Ah, yes! Charles Stewart Parnell, John Dillon, Patrick Egan, not in this court, where you now appear arraigned as criminals, but before that dread bar where all must one day stand, should you account for it if amidst gathering perils like these you felt not for your own countrymen, if hardening your heart and closing your ears to the plaints of misery, you wrapped yourselves in sordid selfishness of profit, pleasure, or ambition, and, like so many others, stifled consceience by murmuring, "Am I my brother's keeper." And in that you passed not by the wounded on the wayside, but sought to lift him up and staunch his wounds, in that you have pleaded, and begged, and striven, and fought, and suffered for the lowly and the desolate, you shall have your reward from Him who has promised that the lightning of His just wrath shall strike the oppressors of the poor. Nor shall this band of aspiring Samaritans wait for vindication even here. The world often stones its prophets, and the track of the philanthropist and the patriot is often but the road to martyrdom; yet kind Heaven often gives it to some to see the fruition of their hopes even at this side of the grave. Living witnesses shall behold the accomlishment of the blessings those men will have won for us all. Yes, it must be so. There will be an end of this horrid phantasmagoria of history, The temple of Janus must be closed. Peace and good-will, concord and kindly feeling, between class and class, and creed and creed, must have their home in this isle of ours, long wasted by the demoniac passions of this cruel land war. Rich and poor we may have still, but no longer tyrant and slave. No eternal spectre of despair shall darken for ever the peasant's home. The Irish farmer shall lie down at night beneath his humble roof to start no more in dreams of terror of the crowbar and the bailiff at the door. And, think you, gentlemen of the jury, that the Irish people, made free, and happy, and secure, will fail hereafter in their blessings and their prayers to remember the men who have worked out their liberation.
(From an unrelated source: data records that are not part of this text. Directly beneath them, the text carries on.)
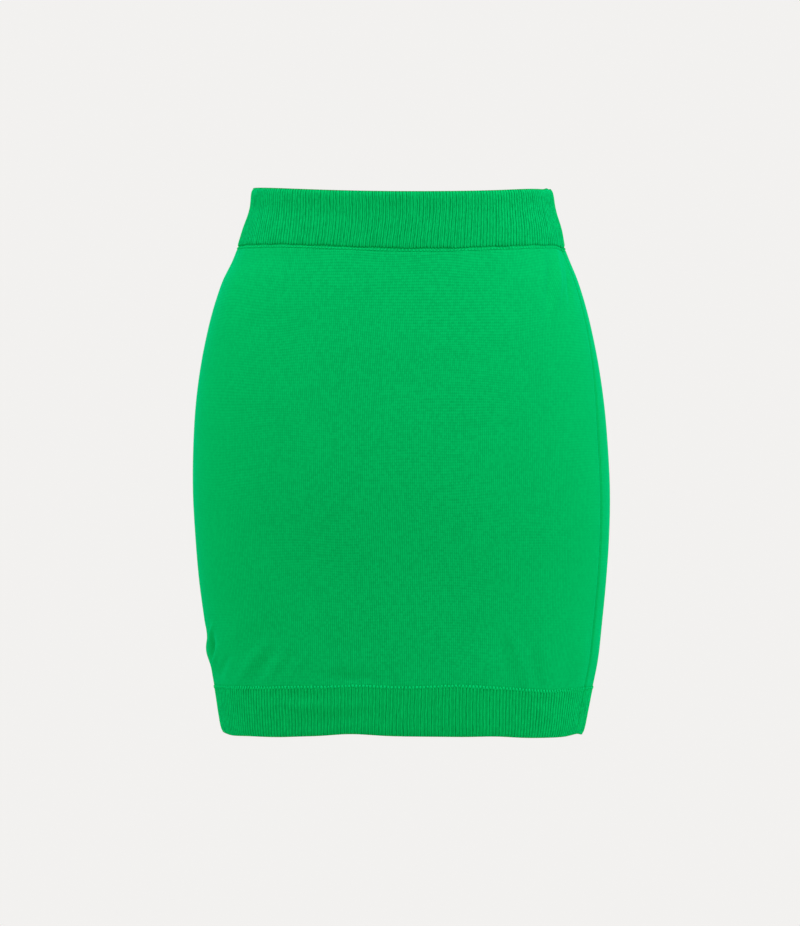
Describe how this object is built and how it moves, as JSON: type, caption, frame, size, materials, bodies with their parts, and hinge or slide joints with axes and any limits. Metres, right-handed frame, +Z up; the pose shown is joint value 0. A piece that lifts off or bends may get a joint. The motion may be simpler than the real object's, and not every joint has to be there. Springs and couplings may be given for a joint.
{
  "type": "mini skirt",
  "caption": "Fitted pull-on knit mini skirt, held open as worn, with a folded rib waistband, plain jersey panels and a rib hem.",
  "frame": {"origin": "centre of the waistband, half way up its height, on the axis of the tube that the skirt makes", "axes": "+Z up, from the hem to the waist; +X to the right of the picture, across the hips; +Y to the back, so the side that the picture shows faces -Y"},
  "size_m": [0.342, 0.2335, 0.4473],
  "materials": {
    "waistband_rib": "fine green rib knit, folded double, matt",
    "body_jersey": "fine green jersey knit, matt with a soft sheen",
    "hem_rib": "fine green rib knit, single, matt"
  },
  "bodies": {
    "root": {"waistband_front": "waistband_rib", "waistband_back": "waistband_rib", "front_panel": "body_jersey", "back_panel": "body_jersey", "hem_front": "hem_rib", "hem_back": "hem_rib"}
  },
  "joints": []
}
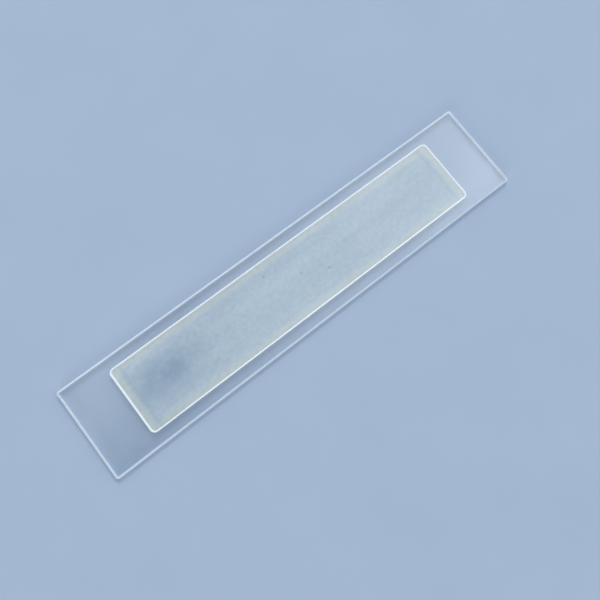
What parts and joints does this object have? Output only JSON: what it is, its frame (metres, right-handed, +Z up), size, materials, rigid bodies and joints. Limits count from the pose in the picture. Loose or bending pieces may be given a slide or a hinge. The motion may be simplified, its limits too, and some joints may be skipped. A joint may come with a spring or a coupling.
{
  "type": "hemocytometer",
  "caption": "Long clear glass counting slide with a shallow frosted well ground into its top face, and a thin cover glass that lifts off.",
  "frame": {"origin": "Middle of the slide's underside.", "axes": "+X along the slide's length, +Y across its width, +Z up out of the well."},
  "size_m": [0.075, 0.015, 0.0012],
  "materials": {
    "slide_glass": "polished, with a fine-ground frosted well and seamed edges",
    "cover_glass": "polished, with clean cut edges"
  },
  "bodies": {
    "slide": {"counting_slide": "slide_glass"},
    "cover": {"cover_glass": "cover_glass"}
  },
  "joints": [
    {"name": "cover_lift", "type": "slide", "parent": "slide", "child": "cover", "axis": [0, 0, 1], "range_m": [0, 0.02]}
  ]
}
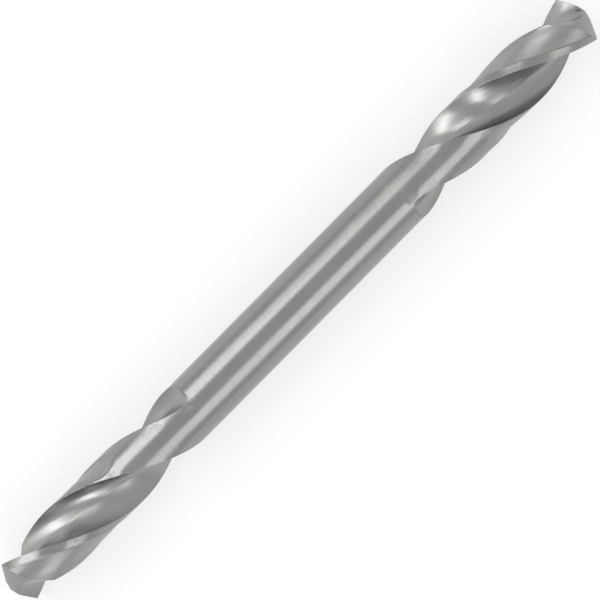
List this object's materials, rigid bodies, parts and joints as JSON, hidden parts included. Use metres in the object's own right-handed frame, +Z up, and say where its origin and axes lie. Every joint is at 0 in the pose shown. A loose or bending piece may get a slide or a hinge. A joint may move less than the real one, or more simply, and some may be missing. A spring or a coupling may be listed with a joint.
{
  "type": "double-ended drill bit",
  "caption": "Double-ended stub drill bit: helical flutes and a split point at each end, with a plain round shank between them.",
  "frame": {"origin": "middle of the bit's length, on its axis", "axes": "+X along the drill axis, towards the point at the picture's upper right; +Z up, square to the axis, towards the picture's camera; +Y completes the right-handed set"},
  "size_m": [0.055, 0.0042, 0.0042],
  "materials": {
    "steel": "bright ground high speed steel, with fine grinding lines along the flutes and round the shank"
  },
  "bodies": {
    "root": {"drill_bit": "steel"}
  },
  "joints": []
}
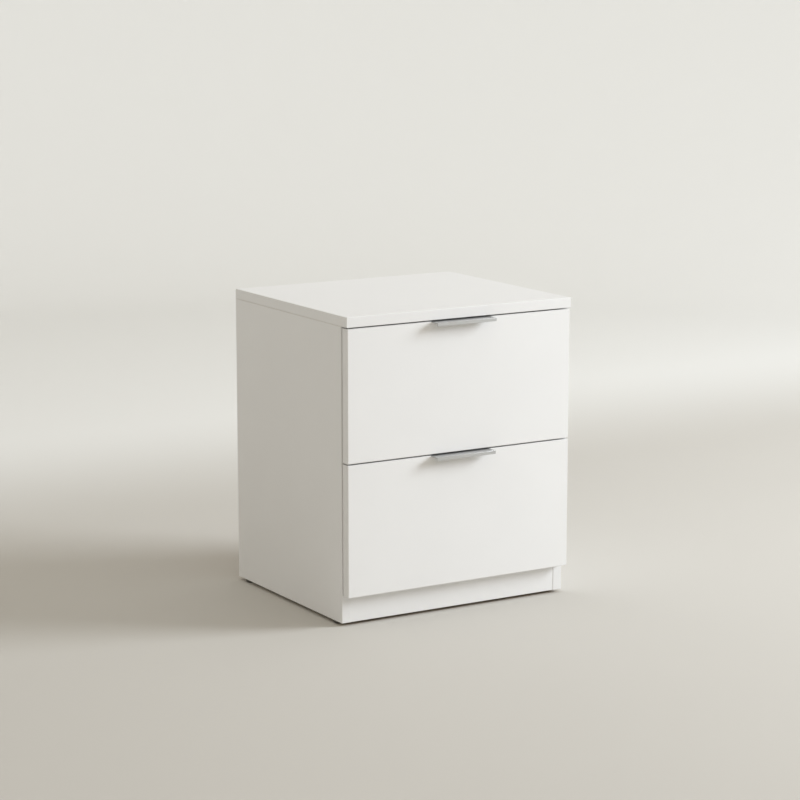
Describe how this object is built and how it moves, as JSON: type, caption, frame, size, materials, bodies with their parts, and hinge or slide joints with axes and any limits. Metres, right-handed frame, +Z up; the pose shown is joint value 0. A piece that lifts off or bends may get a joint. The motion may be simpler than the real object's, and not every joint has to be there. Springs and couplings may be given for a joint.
{
  "type": "nightstand with drawers",
  "caption": "Low white bedside cabinet: drawers on roller runners with aluminium edge pulls, an overhanging top and a set-back plinth.",
  "frame": {"origin": "on the floor, under the middle of the whole outline, handles included", "axes": "+X to the object's right as seen from the front, +Y to the back, +Z up; the drawers open along -Y"},
  "size_m": [0.38, 0.35, 0.45],
  "materials": {
    "coated_board": "satin white melamine on chipboard",
    "edge_band": "satin white edge band",
    "drawer_foil": "white foil on chipboard",
    "hardboard": "white lacquered hardboard",
    "runner_steel": "white epoxy powder",
    "roller_nylon": "moulded nylon",
    "screw_steel": "zinc plated",
    "cam_zinc": "die-cast zinc",
    "anodised_handle": "satin anodised",
    "dowel_beech": "bare beech",
    "glide_plastic": "moulded"
  },
  "bodies": {
    "case": {"back_panel": "hardboard", "back_panel_nails": "screw_steel", "bottom_panel": "coated_board", "case_cam_bolts": "screw_steel", "case_cams": "cam_zinc", "case_dowels": "dowel_beech", "case_edge_bands": "edge_band", "case_rail_axles": "screw_steel", "case_rail_left_lower": "runner_steel", "case_rail_left_upper": "runner_steel", "case_rail_right_lower": "runner_steel", "case_rail_right_upper": "runner_steel", "case_rail_screws": "screw_steel", "glide_nails": "screw_steel", "glides": "glide_plastic", "plinth_front": "coated_board", "side_panel_left": "coated_board", "side_panel_right": "coated_board", "top_edge_bands": "edge_band", "top_panel": "coated_board"},
    "drawer_lower": {"drawer_back_lower": "drawer_foil", "drawer_back_screws_lower": "screw_steel", "drawer_base_lower": "hardboard", "drawer_cam_bolts_lower": "screw_steel", "drawer_cams_lower": "cam_zinc", "drawer_dowels_lower": "dowel_beech", "drawer_front_lower": "coated_board", "drawer_rail_axles_lower": "screw_steel", "drawer_rail_left_lower": "runner_steel", "drawer_rail_right_lower": "runner_steel", "drawer_rail_screws_lower": "screw_steel", "drawer_side_left_lower": "drawer_foil", "drawer_side_right_lower": "drawer_foil", "front_edge_bands_lower": "edge_band", "handle_lower": "anodised_handle", "handle_screws_lower": "screw_steel"},
    "drawer_upper": {"drawer_back_screws_upper": "screw_steel", "drawer_back_upper": "drawer_foil", "drawer_base_upper": "hardboard", "drawer_cam_bolts_upper": "screw_steel", "drawer_cams_upper": "cam_zinc", "drawer_dowels_upper": "dowel_beech", "drawer_front_upper": "coated_board", "drawer_rail_axles_upper": "screw_steel", "drawer_rail_left_upper": "runner_steel", "drawer_rail_right_upper": "runner_steel", "drawer_rail_screws_upper": "screw_steel", "drawer_side_left_upper": "drawer_foil", "drawer_side_right_upper": "drawer_foil", "front_edge_bands_upper": "edge_band", "handle_screws_upper": "screw_steel", "handle_upper": "anodised_handle"},
    "case_roller_left_lower": {"case_roller_left_lower": "roller_nylon"},
    "case_roller_left_upper": {"case_roller_left_upper": "roller_nylon"},
    "case_roller_right_lower": {"case_roller_right_lower": "roller_nylon"},
    "case_roller_right_upper": {"case_roller_right_upper": "roller_nylon"},
    "drawer_roller_left_lower": {"drawer_roller_left_lower": "roller_nylon"},
    "drawer_roller_left_upper": {"drawer_roller_left_upper": "roller_nylon"},
    "drawer_roller_right_lower": {"drawer_roller_right_lower": "roller_nylon"},
    "drawer_roller_right_upper": {"drawer_roller_right_upper": "roller_nylon"}
  },
  "joints": [
    {"name": "drawer_lower_slide", "type": "slide", "parent": "case", "child": "drawer_lower", "axis": [0, -1, 0], "range_m": [0, 0.22]},
    {"name": "drawer_upper_slide", "type": "slide", "parent": "case", "child": "drawer_upper", "axis": [0, -1, 0], "range_m": [0, 0.22]},
    {"name": "case_roller_left_lower_spin", "type": "hinge", "parent": "case", "child": "case_roller_left_lower", "pos_m": [-0.169, -0.129, 0.09345], "axis": [1, 0, 0], "continuous": true},
    {"name": "case_roller_right_lower_spin", "type": "hinge", "parent": "case", "child": "case_roller_right_lower", "pos_m": [0.169, -0.129, 0.09345], "axis": [1, 0, 0], "continuous": true},
    {"name": "drawer_roller_left_lower_spin", "type": "hinge", "parent": "drawer_lower", "child": "drawer_roller_left_lower", "pos_m": [-0.168, 0.144, 0.0945], "axis": [1, 0, 0], "continuous": true},
    {"name": "drawer_roller_right_lower_spin", "type": "hinge", "parent": "drawer_lower", "child": "drawer_roller_right_lower", "pos_m": [0.168, 0.144, 0.0945], "axis": [1, 0, 0], "continuous": true},
    {"name": "case_roller_left_upper_spin", "type": "hinge", "parent": "case", "child": "case_roller_left_upper", "pos_m": [-0.169, -0.129, 0.28845], "axis": [1, 0, 0], "continuous": true},
    {"name": "case_roller_right_upper_spin", "type": "hinge", "parent": "case", "child": "case_roller_right_upper", "pos_m": [0.169, -0.129, 0.28845], "axis": [1, 0, 0], "continuous": true},
    {"name": "drawer_roller_left_upper_spin", "type": "hinge", "parent": "drawer_upper", "child": "drawer_roller_left_upper", "pos_m": [-0.168, 0.144, 0.2895], "axis": [1, 0, 0], "continuous": true},
    {"name": "drawer_roller_right_upper_spin", "type": "hinge", "parent": "drawer_upper", "child": "drawer_roller_right_upper", "pos_m": [0.168, 0.144, 0.2895], "axis": [1, 0, 0], "continuous": true}
  ],
  "couplings": [
    {"joint": "case_roller_left_lower_spin", "follows": "drawer_lower_slide", "rad_per_m": 111.11},
    {"joint": "case_roller_right_lower_spin", "follows": "drawer_lower_slide", "rad_per_m": 111.11},
    {"joint": "drawer_roller_left_lower_spin", "follows": "drawer_lower_slide", "rad_per_m": 98.522},
    {"joint": "drawer_roller_right_lower_spin", "follows": "drawer_lower_slide", "rad_per_m": 98.522},
    {"joint": "case_roller_left_upper_spin", "follows": "drawer_upper_slide", "rad_per_m": 111.11},
    {"joint": "case_roller_right_upper_spin", "follows": "drawer_upper_slide", "rad_per_m": 111.11},
    {"joint": "drawer_roller_left_upper_spin", "follows": "drawer_upper_slide", "rad_per_m": 98.522},
    {"joint": "drawer_roller_right_upper_spin", "follows": "drawer_upper_slide", "rad_per_m": 98.522}
  ]
}
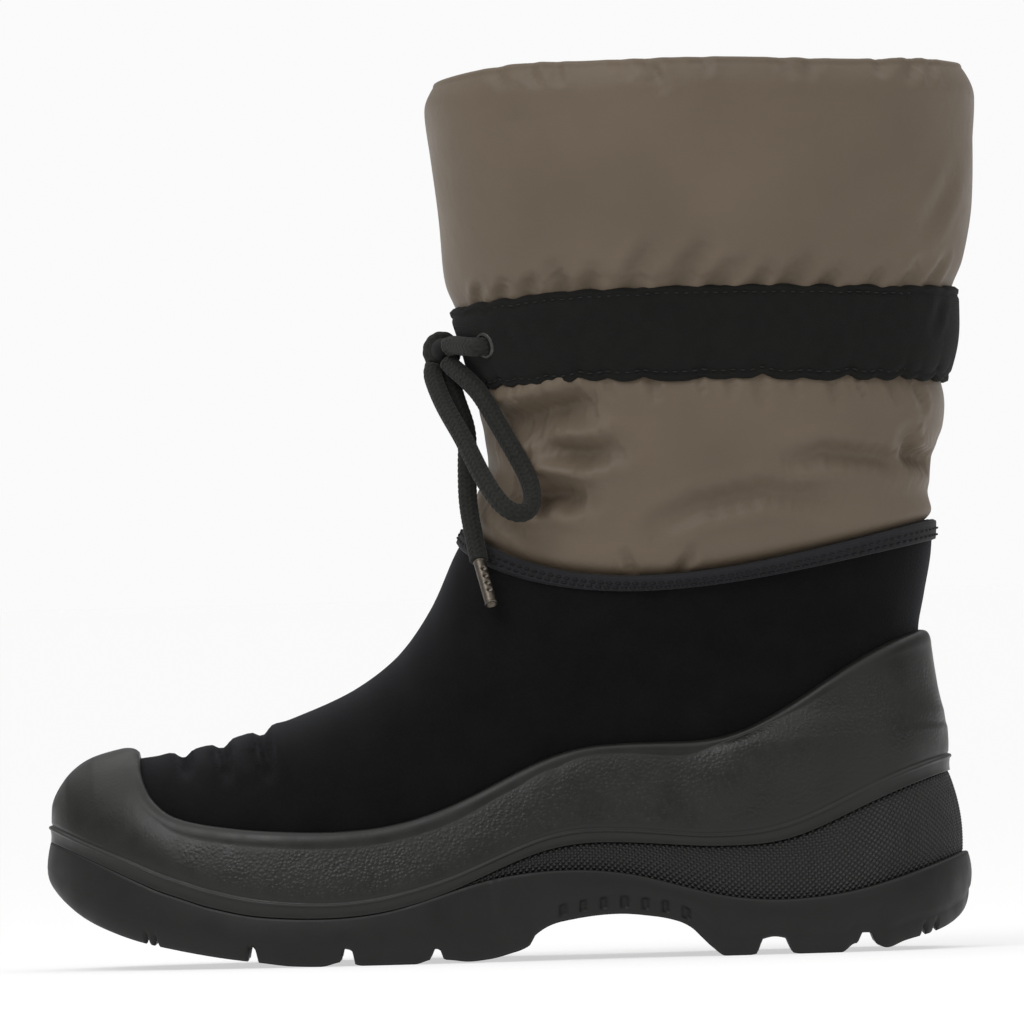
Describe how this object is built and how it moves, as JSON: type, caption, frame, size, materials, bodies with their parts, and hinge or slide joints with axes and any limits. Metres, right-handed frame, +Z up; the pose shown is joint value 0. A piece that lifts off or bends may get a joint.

"If they value the blessings that shine on each hearth—
The wife's loving welcome, the children's sweet mirth—
When they taste them at eve they will think upon those
Who have purchased for them their domestic repose;
And give honour to him, who, when danger afar
Had lighted for ruin its ominous star,
Left pleasures, and country, and kindred behind.
And sped to the shock on the wings of the wind!"

And you, gentlemen—you, too, mean to bear a part in the great events that are at hand—yon will have a share of the gratitude and glory which history will accord to the benefactors of their country. You well know what great changes are drawing near—you well know what important measures the Minister of England is even now preparing. page 15 Yes, at the very moment he asks you to link your names with a proceeding which he knows posterity will execrate, he is about to win for himself fresh glory and power by overthrowing the very system he asks you to endeavour to sustain—your share to be all the obloquy—his all the fame! No, no; you will answer him back that, howsoever you may be in religious or political belief, you are twelve Irishmen resolved to leave upon record a nobler part in this moment of your country's fate, I told you you were there as the country. Speak with the voice of Ireland for justice and for right. And if you hear, as doubtless you shall when I am done, an adjuration addressed to you "to vindicate the majesty of the law"—that ancient formula so oft evoked to lure twelve honest men into complicity with the darkest crimes of oppression!—answer through your verdict that law derives no majesty from its vindictive power of terror or punishment—none when divorced from the sacred principles it is presumed and bound to mirror forth—the eternal equities of God. Speak! Speak the words that shall be hailed as a message of mercy in the peasant home—that shall resound as an evangel of peace and liberty throughout this long-distracted land, and be yours the hands to close for ever this record of a nation's suffering, all stained and blotted by blood and tears.